§ PROBLEM DESCRIPTION:
Return the lines where the word "scene" occurs.

──────

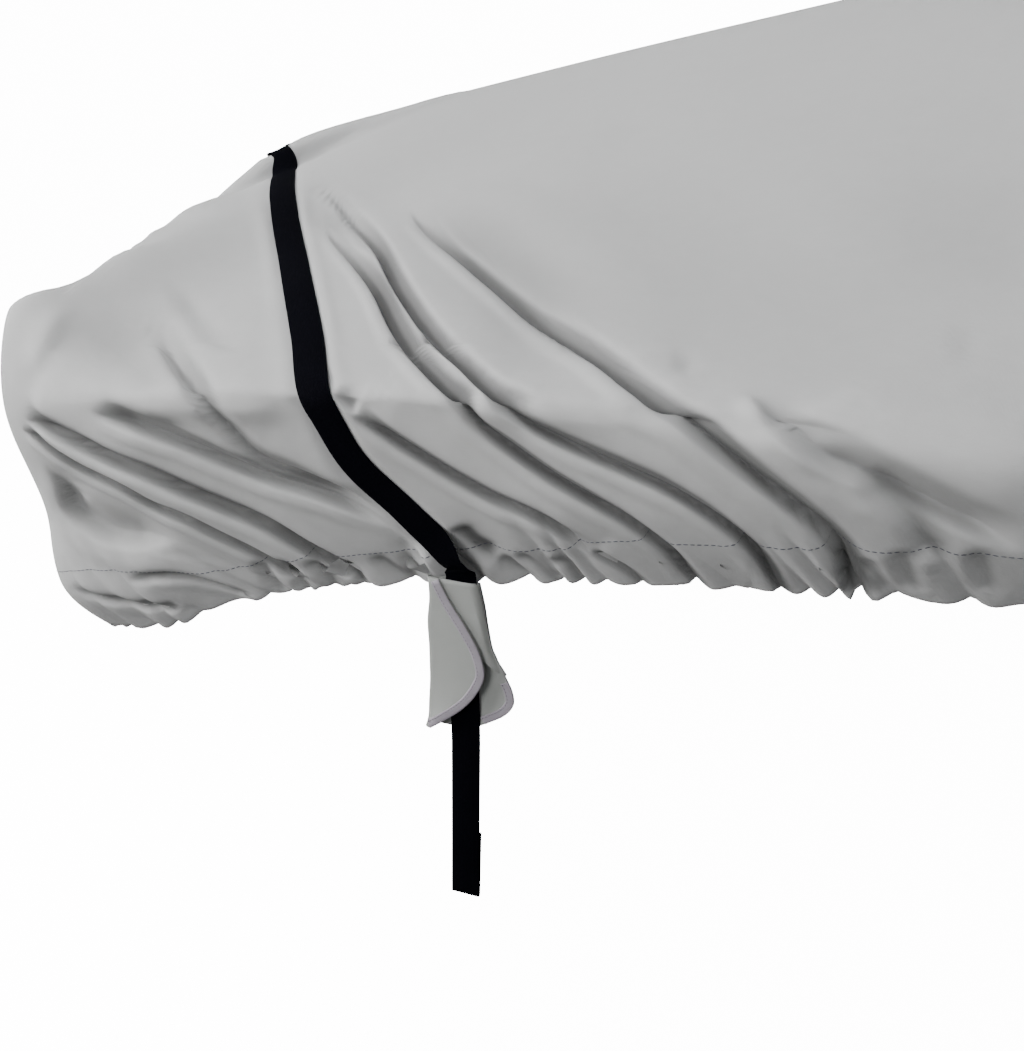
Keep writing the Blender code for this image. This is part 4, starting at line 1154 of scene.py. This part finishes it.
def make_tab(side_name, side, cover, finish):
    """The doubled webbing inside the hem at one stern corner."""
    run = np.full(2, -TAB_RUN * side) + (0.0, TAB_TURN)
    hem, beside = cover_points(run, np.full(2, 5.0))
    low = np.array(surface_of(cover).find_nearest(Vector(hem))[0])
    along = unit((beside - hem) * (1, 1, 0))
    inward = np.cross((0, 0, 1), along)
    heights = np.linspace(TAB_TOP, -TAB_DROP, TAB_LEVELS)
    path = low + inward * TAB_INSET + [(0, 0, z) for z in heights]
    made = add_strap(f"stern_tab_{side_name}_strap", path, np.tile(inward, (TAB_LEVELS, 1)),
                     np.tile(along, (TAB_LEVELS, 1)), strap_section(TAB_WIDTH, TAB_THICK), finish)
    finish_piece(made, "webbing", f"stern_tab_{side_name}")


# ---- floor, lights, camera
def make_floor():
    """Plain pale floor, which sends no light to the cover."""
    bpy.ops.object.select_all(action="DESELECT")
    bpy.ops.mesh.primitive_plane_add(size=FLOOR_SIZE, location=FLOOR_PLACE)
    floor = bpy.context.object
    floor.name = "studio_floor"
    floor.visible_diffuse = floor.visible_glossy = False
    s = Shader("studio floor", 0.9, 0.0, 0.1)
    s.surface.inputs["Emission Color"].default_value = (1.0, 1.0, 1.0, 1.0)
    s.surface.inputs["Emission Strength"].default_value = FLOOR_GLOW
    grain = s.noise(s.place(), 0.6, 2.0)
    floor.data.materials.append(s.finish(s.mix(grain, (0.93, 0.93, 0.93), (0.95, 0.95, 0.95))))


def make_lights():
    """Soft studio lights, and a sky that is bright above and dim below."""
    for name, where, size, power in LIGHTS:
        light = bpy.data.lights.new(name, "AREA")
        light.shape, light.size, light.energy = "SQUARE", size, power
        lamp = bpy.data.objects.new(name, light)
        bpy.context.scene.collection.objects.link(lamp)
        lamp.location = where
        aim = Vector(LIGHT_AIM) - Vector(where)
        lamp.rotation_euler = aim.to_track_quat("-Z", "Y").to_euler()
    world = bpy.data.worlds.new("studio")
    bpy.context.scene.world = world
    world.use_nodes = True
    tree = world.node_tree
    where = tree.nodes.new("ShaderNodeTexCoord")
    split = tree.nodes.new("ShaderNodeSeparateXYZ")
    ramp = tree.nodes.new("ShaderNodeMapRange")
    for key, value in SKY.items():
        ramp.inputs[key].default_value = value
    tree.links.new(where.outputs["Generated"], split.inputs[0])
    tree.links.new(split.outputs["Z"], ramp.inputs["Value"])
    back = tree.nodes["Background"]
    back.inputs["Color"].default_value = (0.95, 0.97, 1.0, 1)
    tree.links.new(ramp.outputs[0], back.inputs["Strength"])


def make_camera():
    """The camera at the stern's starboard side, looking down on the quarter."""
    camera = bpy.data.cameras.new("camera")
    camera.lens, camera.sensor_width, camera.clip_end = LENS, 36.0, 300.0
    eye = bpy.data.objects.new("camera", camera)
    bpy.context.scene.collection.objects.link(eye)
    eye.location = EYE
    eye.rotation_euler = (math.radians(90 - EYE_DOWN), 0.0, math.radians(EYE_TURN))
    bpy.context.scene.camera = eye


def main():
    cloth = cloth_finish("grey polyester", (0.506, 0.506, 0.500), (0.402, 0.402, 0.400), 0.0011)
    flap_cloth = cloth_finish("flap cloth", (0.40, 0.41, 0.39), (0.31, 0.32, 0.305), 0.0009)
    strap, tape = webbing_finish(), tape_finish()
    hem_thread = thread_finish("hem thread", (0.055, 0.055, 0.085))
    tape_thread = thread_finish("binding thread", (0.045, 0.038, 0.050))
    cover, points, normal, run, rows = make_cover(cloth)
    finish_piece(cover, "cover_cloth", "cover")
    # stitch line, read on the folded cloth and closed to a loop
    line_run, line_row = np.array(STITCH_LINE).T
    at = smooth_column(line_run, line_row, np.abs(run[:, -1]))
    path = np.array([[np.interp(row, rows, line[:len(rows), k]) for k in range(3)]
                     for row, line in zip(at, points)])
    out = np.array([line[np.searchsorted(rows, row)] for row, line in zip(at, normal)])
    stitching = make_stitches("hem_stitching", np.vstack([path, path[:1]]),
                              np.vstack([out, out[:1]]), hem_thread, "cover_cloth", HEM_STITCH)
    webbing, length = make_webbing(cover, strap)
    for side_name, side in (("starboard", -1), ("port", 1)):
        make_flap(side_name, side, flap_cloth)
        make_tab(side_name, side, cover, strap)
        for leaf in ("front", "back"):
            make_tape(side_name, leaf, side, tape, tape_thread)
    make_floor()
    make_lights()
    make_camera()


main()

──────

§ FINAL ANSWER:
Keep writing the Blender code for this image. This is part 4, starting at line 1154 of scene.py. This part finishes it.
        bpy.context.scene.collection.objects.link(lamp)
    bpy.context.scene.world = world
    bpy.context.scene.collection.objects.link(eye)
    bpy.context.scene.camera = eye